I drew conclusions, as a person often does, irrationally. My post-separation thought process was this:
- My ex-husband didn’t respect my wishes as his wife, therefore, I was not worth being listened to.
- My ex-husband lusted after any woman that walked by, therefore, I was a fat slob because I gained weight.
- I decided to leave a toxic relationship, but I had a daughter, therefore, I didn’t consider how this would affect her and now I’m a bad mother.
To make matters worse, I found out that my ex-husband had gotten another woman pregnant 3 months after we separated. Yes, the one co-worker he assured me that he had nothing going on with despite the several suggestive messages between the two.
Anyway, at this point, my self-esteem was shot with no chance at recovery. I felt as if I had been woken up by the deafening wail of an alarm and life was blowing a blowhorn to my face every five seconds.
It was OVERWHELMING and I did not understand why I was going through so much. It seemed unfair. At that moment, I thought that this going to be life forever: a tragic event after the next without any sign of making it in life.

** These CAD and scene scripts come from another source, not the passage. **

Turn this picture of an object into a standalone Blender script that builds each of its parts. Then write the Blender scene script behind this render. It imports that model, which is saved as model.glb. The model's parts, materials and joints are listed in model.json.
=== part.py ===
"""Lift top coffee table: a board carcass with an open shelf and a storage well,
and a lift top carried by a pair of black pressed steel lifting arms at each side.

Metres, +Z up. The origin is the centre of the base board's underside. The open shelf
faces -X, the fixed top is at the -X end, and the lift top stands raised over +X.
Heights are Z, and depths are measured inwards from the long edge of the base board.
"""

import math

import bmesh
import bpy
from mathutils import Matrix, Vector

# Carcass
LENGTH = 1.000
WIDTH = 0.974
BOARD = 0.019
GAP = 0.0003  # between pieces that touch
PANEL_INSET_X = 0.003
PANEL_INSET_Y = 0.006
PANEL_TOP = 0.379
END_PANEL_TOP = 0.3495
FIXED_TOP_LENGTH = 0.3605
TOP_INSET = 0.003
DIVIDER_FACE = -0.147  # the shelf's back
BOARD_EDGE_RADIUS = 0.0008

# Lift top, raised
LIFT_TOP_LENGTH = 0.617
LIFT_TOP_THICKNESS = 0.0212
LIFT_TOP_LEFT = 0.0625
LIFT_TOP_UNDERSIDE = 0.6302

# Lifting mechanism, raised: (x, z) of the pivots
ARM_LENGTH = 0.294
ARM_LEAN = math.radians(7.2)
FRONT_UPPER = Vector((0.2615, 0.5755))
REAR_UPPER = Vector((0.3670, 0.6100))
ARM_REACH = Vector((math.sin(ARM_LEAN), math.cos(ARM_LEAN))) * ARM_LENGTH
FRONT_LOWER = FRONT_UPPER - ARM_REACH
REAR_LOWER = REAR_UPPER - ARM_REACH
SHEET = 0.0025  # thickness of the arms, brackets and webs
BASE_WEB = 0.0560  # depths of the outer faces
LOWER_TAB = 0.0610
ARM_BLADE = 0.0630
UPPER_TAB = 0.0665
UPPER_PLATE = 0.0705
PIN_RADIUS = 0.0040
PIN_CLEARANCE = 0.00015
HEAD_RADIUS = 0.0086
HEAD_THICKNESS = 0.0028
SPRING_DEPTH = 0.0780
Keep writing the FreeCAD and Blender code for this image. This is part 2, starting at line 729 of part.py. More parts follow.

Or at least, that’s what I thought.
The Demise of 2016 pushed me down like a sixth grade bully pushing the frail first grader to the ground causing him to lose his breath; but it allowed me to get in touch with my inner strength. Of course, it didn’t seem this way initially, but much later, I realized that I was pretty strong, emotionally.
I tell you about these experiences because they happened almost consecutively. It was definitely a challenge, but I decided one day that enough was enough. I went down hard, but I brushed myself off and got up.
Keeping in mind that my current situation was most certainly not going to be my final destination.
Today, I am here, happier than ever, excited to greet each day with a smile and a positive thought. If it wasn’t for a little light that I saw at the end of the tunnel, I don’t know where I would be today.
I found an outlet that I did not know was going to change my life forever, gym, you little light of mine.